Your task is to give the data again, exactly, with every line intact.

───── DATA

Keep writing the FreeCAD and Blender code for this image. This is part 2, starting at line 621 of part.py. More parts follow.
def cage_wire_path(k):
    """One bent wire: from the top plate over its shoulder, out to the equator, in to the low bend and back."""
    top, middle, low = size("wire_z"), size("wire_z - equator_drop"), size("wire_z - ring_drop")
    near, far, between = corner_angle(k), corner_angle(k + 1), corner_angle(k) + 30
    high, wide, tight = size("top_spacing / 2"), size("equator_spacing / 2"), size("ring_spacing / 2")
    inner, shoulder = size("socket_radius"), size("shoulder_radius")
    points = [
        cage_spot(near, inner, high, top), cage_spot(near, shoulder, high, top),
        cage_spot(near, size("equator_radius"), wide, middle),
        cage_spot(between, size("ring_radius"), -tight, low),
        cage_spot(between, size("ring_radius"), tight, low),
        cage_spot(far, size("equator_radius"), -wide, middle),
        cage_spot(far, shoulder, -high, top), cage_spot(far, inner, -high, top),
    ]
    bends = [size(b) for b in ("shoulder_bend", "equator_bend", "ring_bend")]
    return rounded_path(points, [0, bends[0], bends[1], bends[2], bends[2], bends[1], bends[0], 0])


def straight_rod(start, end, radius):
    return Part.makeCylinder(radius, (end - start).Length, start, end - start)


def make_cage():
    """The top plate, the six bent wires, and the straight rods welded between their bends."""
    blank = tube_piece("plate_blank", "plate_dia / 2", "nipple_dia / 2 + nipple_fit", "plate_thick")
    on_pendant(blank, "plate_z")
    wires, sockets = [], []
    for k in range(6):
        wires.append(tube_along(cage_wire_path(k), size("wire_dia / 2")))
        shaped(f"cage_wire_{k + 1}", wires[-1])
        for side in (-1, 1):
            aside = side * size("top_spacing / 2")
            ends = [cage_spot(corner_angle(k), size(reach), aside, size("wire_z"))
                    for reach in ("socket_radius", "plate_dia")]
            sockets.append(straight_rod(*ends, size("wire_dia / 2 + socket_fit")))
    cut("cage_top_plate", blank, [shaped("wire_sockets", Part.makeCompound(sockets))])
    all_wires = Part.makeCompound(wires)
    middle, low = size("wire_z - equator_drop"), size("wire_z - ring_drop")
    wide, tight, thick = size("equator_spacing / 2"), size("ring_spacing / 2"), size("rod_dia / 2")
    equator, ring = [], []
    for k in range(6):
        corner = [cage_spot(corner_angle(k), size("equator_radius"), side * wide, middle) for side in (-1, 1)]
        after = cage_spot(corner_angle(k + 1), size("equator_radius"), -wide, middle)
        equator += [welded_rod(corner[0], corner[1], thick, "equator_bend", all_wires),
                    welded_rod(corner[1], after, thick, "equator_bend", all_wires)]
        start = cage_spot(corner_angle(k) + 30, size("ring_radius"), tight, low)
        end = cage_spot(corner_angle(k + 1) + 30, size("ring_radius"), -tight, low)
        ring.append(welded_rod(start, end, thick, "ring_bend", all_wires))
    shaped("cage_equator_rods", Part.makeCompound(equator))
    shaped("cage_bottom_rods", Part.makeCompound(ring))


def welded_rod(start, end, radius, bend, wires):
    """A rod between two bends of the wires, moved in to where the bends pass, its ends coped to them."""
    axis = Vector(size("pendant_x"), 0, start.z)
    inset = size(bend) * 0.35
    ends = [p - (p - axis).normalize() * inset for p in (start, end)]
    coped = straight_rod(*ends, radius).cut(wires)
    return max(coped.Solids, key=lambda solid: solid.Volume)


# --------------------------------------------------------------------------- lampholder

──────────

> RESULT OF THE TASK:
Keep writing the FreeCAD and Blender code for this image. This is part 2, starting at line 621 of part.py. More parts follow.
def cage_wire_path(k):
    """One bent wire: from the top plate over its shoulder, out to the equator, in to the low bend and back."""
    top, middle, low = size("wire_z"), size("wire_z - equator_drop"), size("wire_z - ring_drop")
    near, far, between = corner_angle(k), corner_angle(k + 1), corner_angle(k) + 30
    high, wide, tight = size("top_spacing / 2"), size("equator_spacing / 2"), size("ring_spacing / 2")
    inner, shoulder = size("socket_radius"), size("shoulder_radius")
    points = [
        cage_spot(near, inner, high, top), cage_spot(near, shoulder, high, top),
        cage_spot(near, size("equator_radius"), wide, middle),
        cage_spot(between, size("ring_radius"), -tight, low),
        cage_spot(between, size("ring_radius"), tight, low),
        cage_spot(far, size("equator_radius"), -wide, middle),
        cage_spot(far, shoulder, -high, top), cage_spot(far, inner, -high, top),
    ]
    bends = [size(b) for b in ("shoulder_bend", "equator_bend", "ring_bend")]
    return rounded_path(points, [0, bends[0], bends[1], bends[2], bends[2], bends[1], bends[0], 0])


def straight_rod(start, end, radius):
    return Part.makeCylinder(radius, (end - start).Length, start, end - start)


def make_cage():
    """The top plate, the six bent wires, and the straight rods welded between their bends."""
    blank = tube_piece("plate_blank", "plate_dia / 2", "nipple_dia / 2 + nipple_fit", "plate_thick")
    on_pendant(blank, "plate_z")
    wires, sockets = [], []
    for k in range(6):
        wires.append(tube_along(cage_wire_path(k), size("wire_dia / 2")))
        shaped(f"cage_wire_{k + 1}", wires[-1])
        for side in (-1, 1):
            aside = side * size("top_spacing / 2")
            ends = [cage_spot(corner_angle(k), size(reach), aside, size("wire_z"))
                    for reach in ("socket_radius", "plate_dia")]
            sockets.append(straight_rod(*ends, size("wire_dia / 2 + socket_fit")))
    cut("cage_top_plate", blank, [shaped("wire_sockets", Part.makeCompound(sockets))])
    all_wires = Part.makeCompound(wires)
    middle, low = size("wire_z - equator_drop"), size("wire_z - ring_drop")
    wide, tight, thick = size("equator_spacing / 2"), size("ring_spacing / 2"), size("rod_dia / 2")
    equator, ring = [], []
    for k in range(6):
        corner = [cage_spot(corner_angle(k), size("equator_radius"), side * wide, middle) for side in (-1, 1)]
        after = cage_spot(corner_angle(k + 1), size("equator_radius"), -wide, middle)
        equator += [welded_rod(corner[0], corner[1], thick, "equator_bend", all_wires),
                    welded_rod(corner[1], after, thick, "equator_bend", all_wires)]
        start = cage_spot(corner_angle(k) + 30, size("ring_radius"), tight, low)
        end = cage_spot(corner_angle(k + 1) + 30, size("ring_radius"), -tight, low)
        ring.append(welded_rod(start, end, thick, "ring_bend", all_wires))
    shaped("cage_equator_rods", Part.makeCompound(equator))
    shaped("cage_bottom_rods", Part.makeCompound(ring))


def welded_rod(start, end, radius, bend, wires):
    """A rod between two bends of the wires, moved in to where the bends pass, its ends coped to them."""
    axis = Vector(size("pendant_x"), 0, start.z)
    inset = size(bend) * 0.35
    ends = [p - (p - axis).normalize() * inset for p in (start, end)]
    coped = straight_rod(*ends, radius).cut(wires)
    return max(coped.Solids, key=lambda solid: solid.Volume)


# --------------------------------------------------------------------------- lampholder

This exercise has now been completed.